By Thet-Htar Thet
I’m only able to organize remotely at this moment. And staring and coordinating through the screen and facebook for so long, it would be very easy for me to forget the human side of all of this. But there is something tenderly human about the ways in which people are organizing, finding, and holding on to community in the Twin Cities under siege, the cities at war, the cities in a pandemic.
We had a total loss of humanity this week–George Floyd lost his life, and not one, but two cities are crushed under the weight of its grief. But the narrative of everlasting grief will not be the same. We have resources that our forebears could only imagine–an online community with thousands of silent watchers and observers keeping vigil, commentators who can quickly be dispatched to send supplies and transport protesters to safety, organizers whose voice and thoughts can be amplified. And it was during one of those human moments that I realized the momentum that could be accomplished–at no point did anyone in this organizing space question why we were doing what we were doing. Why we were sending medical supplies to drop off stations. Why we were keeping watch and updating. Why we needed people on the ground as transport and shields. There was no question why it had to be done. And there shouldn’t be a question of why we are on this path to justice for George.

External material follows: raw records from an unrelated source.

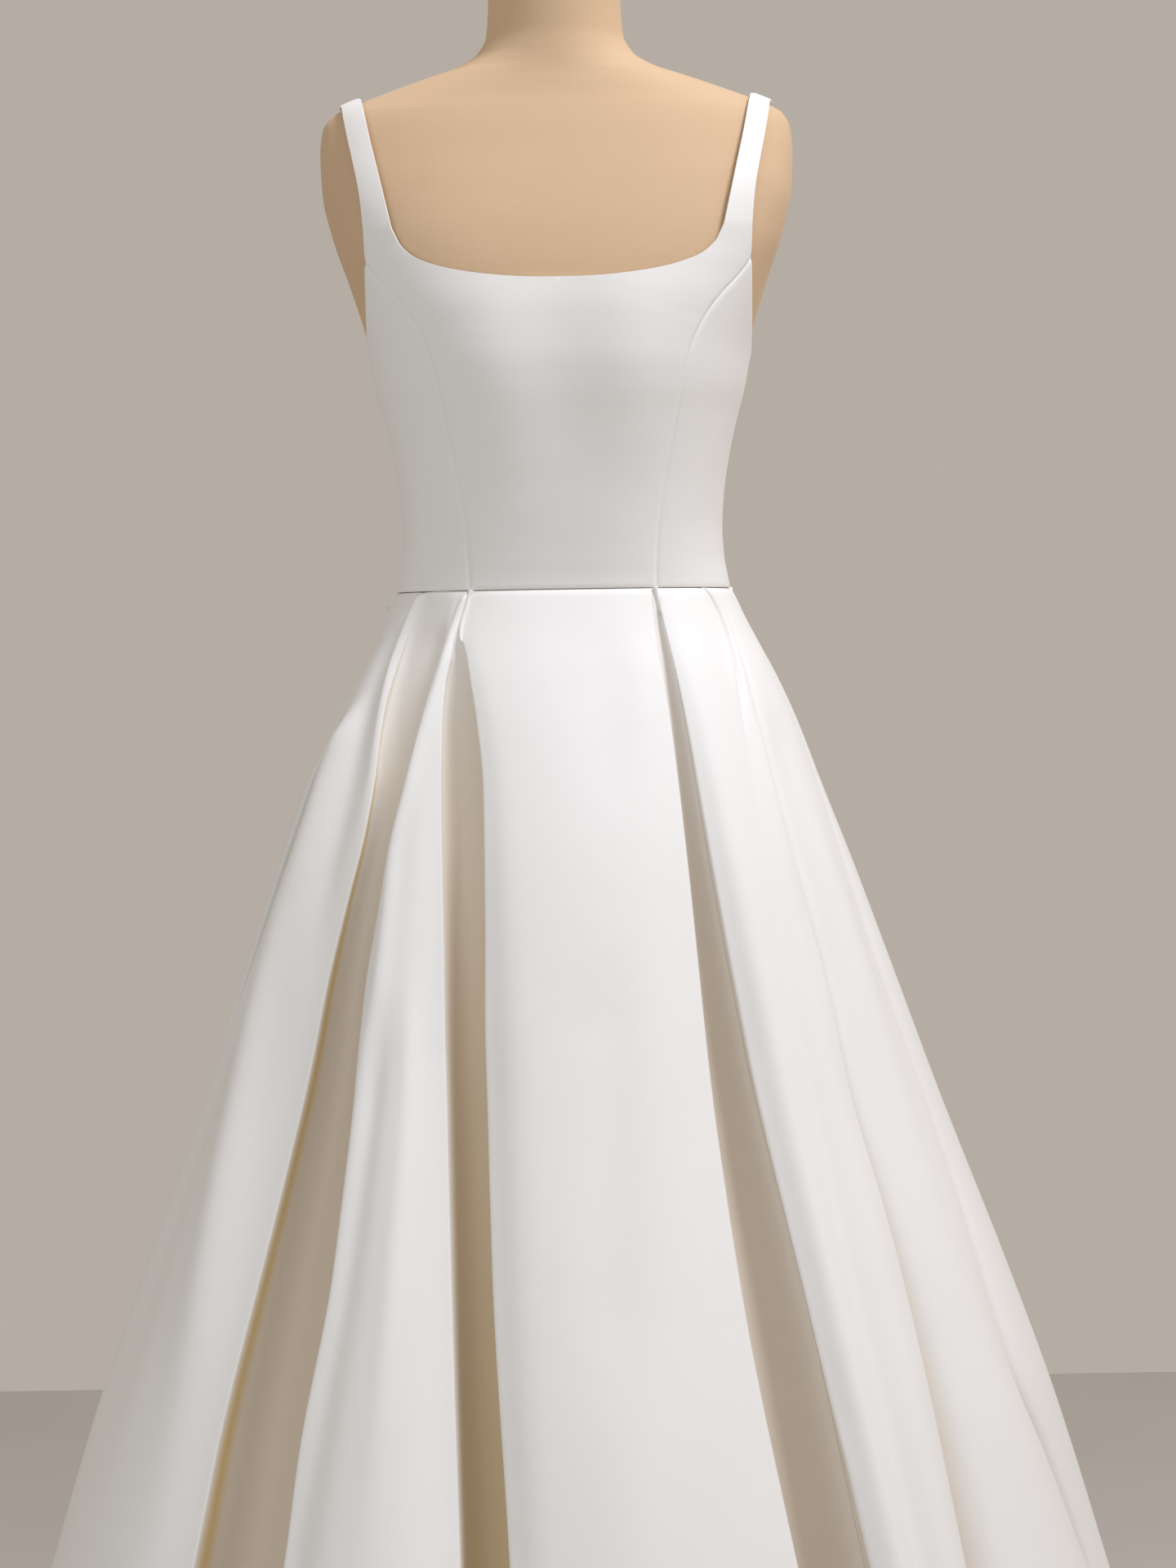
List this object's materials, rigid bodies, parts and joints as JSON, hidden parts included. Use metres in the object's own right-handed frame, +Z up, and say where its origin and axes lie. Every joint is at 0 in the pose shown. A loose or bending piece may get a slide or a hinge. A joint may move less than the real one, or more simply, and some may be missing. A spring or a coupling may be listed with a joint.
{
  "type": "wedding dress on a dress form",
  "caption": "Sleeveless satin wedding dress with a square neckline, princess seams and a pleated floor-length skirt, on a limbless dress form with a pole and round base.",
  "frame": {"origin": "centre of the stand base's underside, on the floor", "axes": "+Z up; the front of the dress looks to -Y; +X to the right of someone who faces the dress"},
  "size_m": [0.981, 0.9388, 1.535],
  "materials": {
    "satin": "ivory heavy satin, soft sheen",
    "form_cover": "tan linen cover, matt",
    "pole": "satin",
    "base": "semi-gloss enamel"
  },
  "bodies": {
    "root": {"front_panel": "satin", "side_front_left": "satin", "side_front_right": "satin", "side_back_left": "satin", "side_back_right": "satin", "back_panel_left": "satin", "back_panel_right": "satin", "skirt_centre_front": "satin", "skirt_side_front_left": "satin", "skirt_side_front_right": "satin", "skirt_side_back_left": "satin", "skirt_side_back_right": "satin", "skirt_back_left": "satin", "skirt_back_right": "satin", "form_torso": "form_cover", "stand_pole": "pole", "stand_base": "base"}
  },
  "joints": []
}
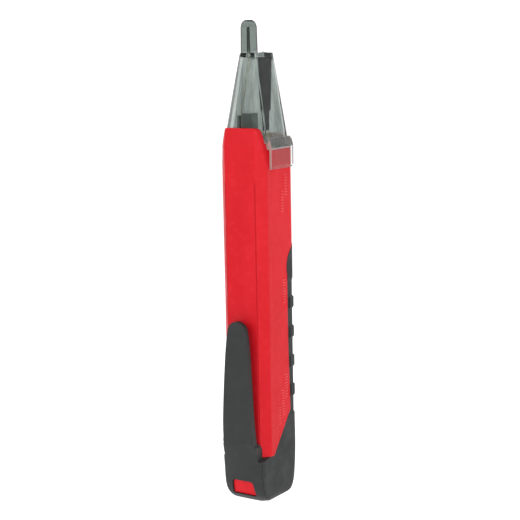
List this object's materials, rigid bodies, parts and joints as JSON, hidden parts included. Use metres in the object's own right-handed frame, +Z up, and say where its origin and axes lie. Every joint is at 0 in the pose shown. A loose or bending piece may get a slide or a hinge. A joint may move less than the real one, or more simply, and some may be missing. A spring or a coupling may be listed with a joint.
{
  "type": "non contact voltage tester",
  "caption": "Pen-shaped non contact voltage tester with a smoked clear sensing nose, torch, push button, ribbed rubber grip, pocket clip and a sliding battery door.",
  "frame": {"origin": "on the flat tail face, midway across the body and midway between its front and back faces", "axes": "+Z runs up the tool from the tail to the probe tip, -Y is the front with the power button and the ribbed grip, +Y is the back with the pocket clip, and X runs across the width"},
  "size_m": [0.0212, 0.0283, 0.1778],
  "materials": {
    "shell_red": "moulded red ABS with a fine satin texture",
    "nose_clear": "smoke tinted clear polycarbonate, polished",
    "seal_rubber": "soft pale silicone seal",
    "lens_clear": "clear polished lens",
    "dark_plastic": "dark moulded plastic",
    "led_clear": "epoxy LED with a yellow phosphor",
    "contact_metal": "nickel plated spring brass",
    "board_green": "glass epoxy board with green resist",
    "screw_steel": "zinc plated steel",
    "chip_black": "black epoxy",
    "led_red": "pale epoxy that lights red",
    "led_green": "pale epoxy that lights green",
    "brass_disc": "bright brass",
    "button_rubber": "soft dark rubber",
    "inner_plastic": "plain dark ABS",
    "cell_can": "bright metal can",
    "cell_sleeve": "printed shrink sleeve with no lettering",
    "grip_rubber": "overmoulded dark grey rubber, matt",
    "door_plastic": "dark grey ABS with a fine satin texture",
    "tab_red": "moulded red ABS"
  },
  "bodies": {
    "handle": {"battery_tube": "inner_plastic", "board_screws": "screw_steel", "button_bezel": "shell_red", "buzzer_case": "chip_black", "buzzer_disc": "brass_disc", "chip_parts": "chip_black", "control_chip": "chip_black", "front_shell": "shell_red", "indicator_led_green": "led_green", "indicator_led_red": "led_red", "main_board": "board_green", "nose": "nose_clear", "nose_seal": "seal_rubber", "rear_shell": "shell_red", "return_strip": "contact_metal", "rubber_grip": "grip_rubber", "sensor_holder": "dark_plastic", "sensor_rod": "contact_metal", "switch_body": "chip_black", "switch_cover": "contact_metal", "tail_screws": "screw_steel", "torch_funnel": "dark_plastic", "torch_led": "led_clear", "torch_lens": "lens_clear", "upper_contact": "contact_metal"},
    "button": {"power_button": "button_rubber"},
    "plunger": {"switch_plunger": "dark_plastic"},
    "cells": {"lower_cell": "cell_can", "lower_cell_sleeve": "cell_sleeve", "upper_cell": "cell_can", "upper_cell_sleeve": "cell_sleeve"},
    "door": {"battery_door": "door_plastic", "door_contact": "contact_metal", "door_spring": "screw_steel", "release_spring": "screw_steel"},
    "tab": {"release_tab": "tab_red"},
    "clip": {"pocket_clip": "door_plastic"}
  },
  "joints": [
    {"name": "power_button_press", "type": "slide", "parent": "handle", "child": "button", "axis": [0, 1, 0], "range_m": [0, 0.0005], "stiffness_N_per_m": 2500},
    {"name": "switch_plunger_press", "type": "slide", "parent": "handle", "child": "plunger", "axis": [0, 1, 0], "range_m": [0, 0.0005]},
    {"name": "battery_door_slide", "type": "slide", "parent": "handle", "child": "door", "axis": [0, 0, -1], "range_m": [0, 0.098]},
    {"name": "battery_cells_slide", "type": "slide", "parent": "handle", "child": "cells", "axis": [0, 0, -1], "range_m": [0, 0.098]},
    {"name": "release_tab_press", "type": "slide", "parent": "door", "child": "tab", "axis": [0, -1, 0], "range_m": [0, 0.0008], "stiffness_N_per_m": 400},
    {"name": "pocket_clip_flex", "type": "hinge", "parent": "door", "child": "clip", "pos_m": [0, 0.0143, 0.0243], "axis": [-1, 0, 0], "range_deg": [0, 4], "stiffness_Nm_per_rad": 0.6}
  ],
  "couplings": [
    {"joint": "switch_plunger_press", "follows": "power_button_press", "ratio": 1},
    {"joint": "battery_cells_slide", "follows": "battery_door_slide", "ratio": 1}
  ]
}
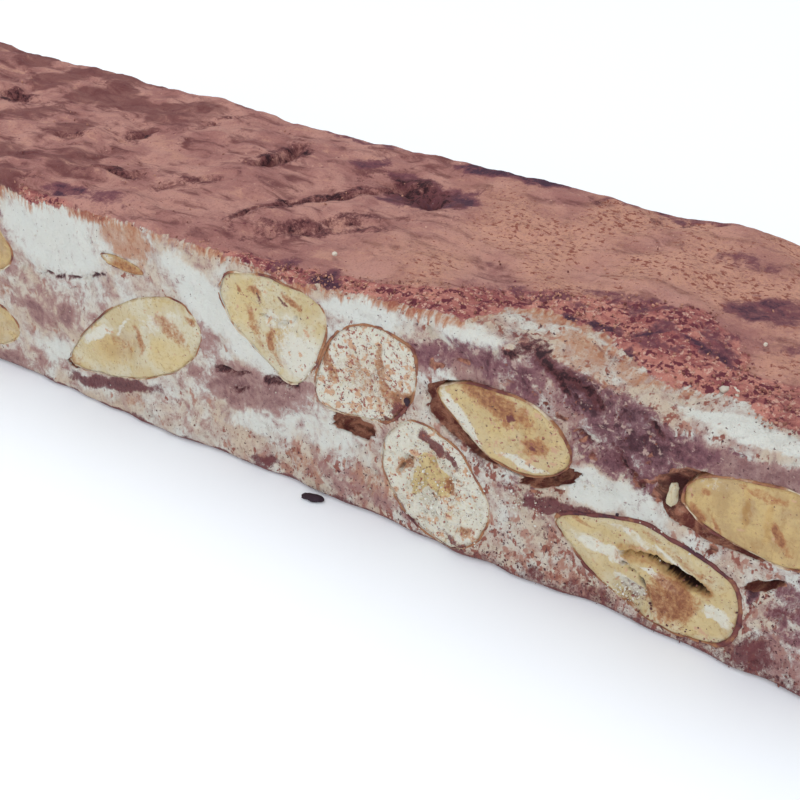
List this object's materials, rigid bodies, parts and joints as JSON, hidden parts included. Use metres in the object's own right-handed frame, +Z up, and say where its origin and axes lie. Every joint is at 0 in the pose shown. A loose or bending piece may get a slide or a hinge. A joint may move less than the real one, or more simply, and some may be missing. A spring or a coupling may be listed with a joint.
{
  "type": "nougat slice",
  "caption": "Long knife-cut slice of soft almond nougat, cocoa-dusted on top, with whole almonds cut through on its sides; lies flat on its underside.",
  "frame": {"origin": "middle of the underside's bounding rectangle, on the surface that the slice lies on", "axes": "+X along the slice to its right end as seen from the front cut, +Y from the front cut to the back cut, +Z up through the dusted top"},
  "size_m": [0.1617, 0.0386, 0.0295],
  "materials": {
    "nougat": "soft torn nougat, cream white marbled with mauve brown, matte and crumbly",
    "cocoa_dust": "dry cocoa powder, pinkish brown, fully matte, darker in the creases",
    "almond": "cut almond, pale yellow with tan stains and chalky patches, slightly waxy",
    "almond_skin": "thin dry almond skin, dark reddish brown"
  },
  "bodies": {
    "root": {"nougat": "nougat", "almond_front_left_a": "almond", "almond_front_left_b": "almond", "almond_front_left_c": "almond", "almond_front_edge_high": "almond", "almond_front_edge_low": "almond", "almond_front_long": "almond", "almond_front_sliver": "almond", "almond_front_split": "almond", "almond_front_leaning": "almond", "almond_front_chalky": "almond", "almond_front_loose": "almond", "almond_front_hollow": "almond", "almond_front_smooth": "almond", "almond_front_right": "almond", "almond_back_1": "almond", "almond_back_2": "almond", "almond_back_3": "almond", "almond_back_4": "almond", "almond_back_5": "almond", "almond_back_6": "almond", "almond_back_7": "almond", "almond_back_8": "almond", "almond_left_1": "almond", "almond_left_2": "almond", "almond_right_1": "almond", "almond_right_2": "almond"}
  },
  "joints": []
}
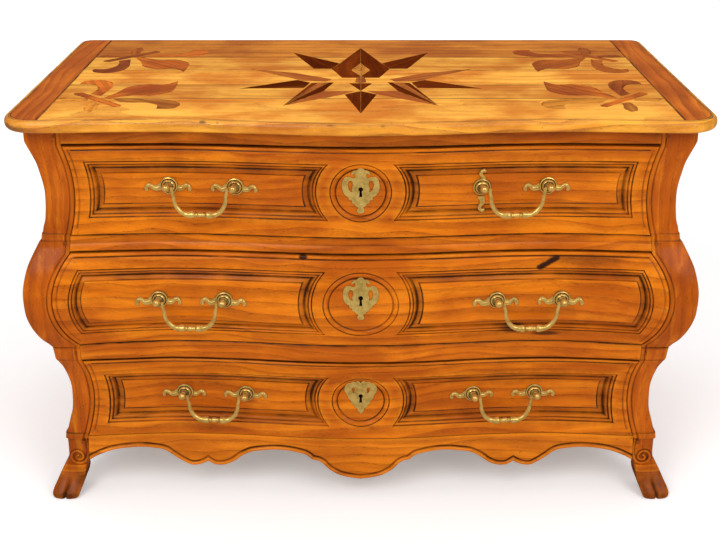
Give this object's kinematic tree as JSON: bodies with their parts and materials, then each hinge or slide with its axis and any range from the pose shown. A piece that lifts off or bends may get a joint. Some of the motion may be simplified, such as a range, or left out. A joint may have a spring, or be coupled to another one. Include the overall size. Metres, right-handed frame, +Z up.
{
  "type": "chest of drawers",
  "caption": "Bombe serpentine chest with sliding locked drawers, swinging brass bail handles, hoof feet and an inlaid plank top.",
  "frame": {"origin": "centre of the whole chest's box, on the floor", "axes": "+Z up, +Y to the back, +X to the right as seen from the front"},
  "size_m": [1.335, 0.768, 0.832],
  "materials": {
    "carcass_wood": "aged orange-brown fruitwood, waxed, dark in the mouldings",
    "drawer_front_wood": "aged orange-brown fruitwood, waxed, dark in the mouldings",
    "top_wood": "pale golden planks, waxed, with open joints and knots",
    "end_wood": "orange-brown, waxed",
    "dark_inlay": "dark walnut, waxed",
    "light_inlay": "mid-brown fruitwood, waxed",
    "lily_inlay": "dark and reddish walnut, waxed",
    "secondary_wood": "unfinished oak, dusty",
    "peg_wood": "end grain, waxed",
    "brass": "aged, rubbed bright on the high places",
    "iron": "dark wrought iron"
  },
  "bodies": {
    "carcass": {"top_planks": "top_wood", "top_end_left": "end_wood", "top_end_right": "end_wood", "star_inlay_dark": "dark_inlay", "star_inlay_light": "light_inlay", "lily_inlays": "lily_inlay", "post_front_left": "carcass_wood", "post_front_right": "carcass_wood", "post_rear_left": "carcass_wood", "post_rear_right": "carcass_wood", "side_panel_left": "carcass_wood", "side_panel_right": "carcass_wood", "side_apron_left": "carcass_wood", "side_apron_right": "carcass_wood", "top_rail": "carcass_wood", "divider_rail_upper": "carcass_wood", "divider_rail_lower": "carcass_wood", "apron_front": "carcass_wood", "back_boards": "secondary_wood", "back_rails": "secondary_wood", "drawer_runners": "secondary_wood", "drawer_guides": "secondary_wood", "bottom_board": "secondary_wood", "joint_pegs": "peg_wood"},
    "drawer_upper": {"drawer_upper_front": "drawer_front_wood", "drawer_upper_side_left": "secondary_wood", "drawer_upper_side_right": "secondary_wood", "drawer_upper_back": "secondary_wood", "drawer_upper_bottom": "secondary_wood", "escutcheon_upper": "brass", "lock_case_upper": "iron", "rosettes_upper": "brass", "handle_posts_upper": "brass"},
    "lock_bolt_upper": {"lock_bolt_upper": "iron"},
    "bail_upper_left": {"bail_upper_left": "brass"},
    "bail_upper_right": {"bail_upper_right": "brass"},
    "drawer_middle": {"drawer_middle_front": "drawer_front_wood", "drawer_middle_side_left": "secondary_wood", "drawer_middle_side_right": "secondary_wood", "drawer_middle_back": "secondary_wood", "drawer_middle_bottom": "secondary_wood", "escutcheon_middle": "brass", "lock_case_middle": "iron", "rosettes_middle": "brass", "handle_posts_middle": "brass"},
    "lock_bolt_middle": {"lock_bolt_middle": "iron"},
    "bail_middle_left": {"bail_middle_left": "brass"},
    "bail_middle_right": {"bail_middle_right": "brass"},
    "drawer_lower": {"drawer_lower_front": "drawer_front_wood", "drawer_lower_side_left": "secondary_wood", "drawer_lower_side_right": "secondary_wood", "drawer_lower_back": "secondary_wood", "drawer_lower_bottom": "secondary_wood", "escutcheon_lower": "brass", "lock_case_lower": "iron", "rosettes_lower": "brass", "handle_posts_lower": "brass"},
    "lock_bolt_lower": {"lock_bolt_lower": "iron"},
    "bail_lower_left": {"bail_lower_left": "brass"},
    "bail_lower_right": {"bail_lower_right": "brass"}
  },
  "joints": [
    {"name": "drawer_upper_slide", "type": "slide", "parent": "carcass", "child": "drawer_upper", "axis": [0, -1, 0], "range_m": [0, 0.4]},
    {"name": "lock_bolt_upper_slide", "type": "slide", "parent": "drawer_upper", "child": "lock_bolt_upper", "axis": [0, 0, 1], "range_m": [0, 0.009]},
    {"name": "bail_upper_left_swing", "type": "hinge", "parent": "drawer_upper", "child": "bail_upper_left", "pos_m": [-0.30675, -0.32943, 0.692], "axis": [-0.9983, 0.0583, 0], "range_deg": [-18, 140]},
    {"name": "bail_upper_right_swing", "type": "hinge", "parent": "drawer_upper", "child": "bail_upper_right", "pos_m": [0.29793, -0.32992, 0.692], "axis": [-0.9979, -0.0642, 0], "range_deg": [-18, 140]},
    {"name": "drawer_middle_slide", "type": "slide", "parent": "carcass", "child": "drawer_middle", "axis": [0, -1, 0], "range_m": [0, 0.4]},
    {"name": "lock_bolt_middle_slide", "type": "slide", "parent": "drawer_middle", "child": "lock_bolt_middle", "axis": [0, 0, 1], "range_m": [0, 0.009]},
    {"name": "bail_middle_left_swing", "type": "hinge", "parent": "drawer_middle", "child": "bail_middle_left", "pos_m": [-0.33306, -0.36384, 0.469], "axis": [-0.9994, 0.0353, 0], "range_deg": [-18, 140]},
    {"name": "bail_middle_right_swing", "type": "hinge", "parent": "drawer_middle", "child": "bail_middle_right", "pos_m": [0.33209, -0.36386, 0.469], "axis": [-0.9993, -0.0363, 0], "range_deg": [-18, 140]},
    {"name": "drawer_lower_slide", "type": "slide", "parent": "carcass", "child": "drawer_lower", "axis": [0, -1, 0], "range_m": [0, 0.4]},
    {"name": "lock_bolt_lower_slide", "type": "slide", "parent": "drawer_lower", "child": "lock_bolt_lower", "axis": [0, 0, 1], "range_m": [0, 0.009]},
    {"name": "bail_lower_left_swing", "type": "hinge", "parent": "drawer_lower", "child": "bail_lower_left", "pos_m": [-0.30185, -0.32144, 0.241], "axis": [-0.9981, 0.0616, 0], "range_deg": [-18, 140]},
    {"name": "bail_lower_right_swing", "type": "hinge", "parent": "drawer_lower", "child": "bail_lower_right", "pos_m": [0.29695, -0.32172, 0.241], "axis": [-0.9979, -0.0649, 0], "range_deg": [-18, 140]}
  ]
}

Division, distraction and diversion will continue to be tactics used against us, but I have hope that we will not let that dissuade us. Because our communities–our Black, our indigenous, our people of color communities–understand more than most the idea of putting others before ourselves. Community is part of our bloodline, our legacy, our power. For today and the rest of our days, this community needs to uplift Black lives and honor them. We need to do it. We can do it. Of that I have no doubt.
Thet-Htar Thet (she/her/hers) is a writer, organizer and consultant from Yangon, Myanmar. She carved a home in the Twin Cities where she engaged in the writing, education and activist communities.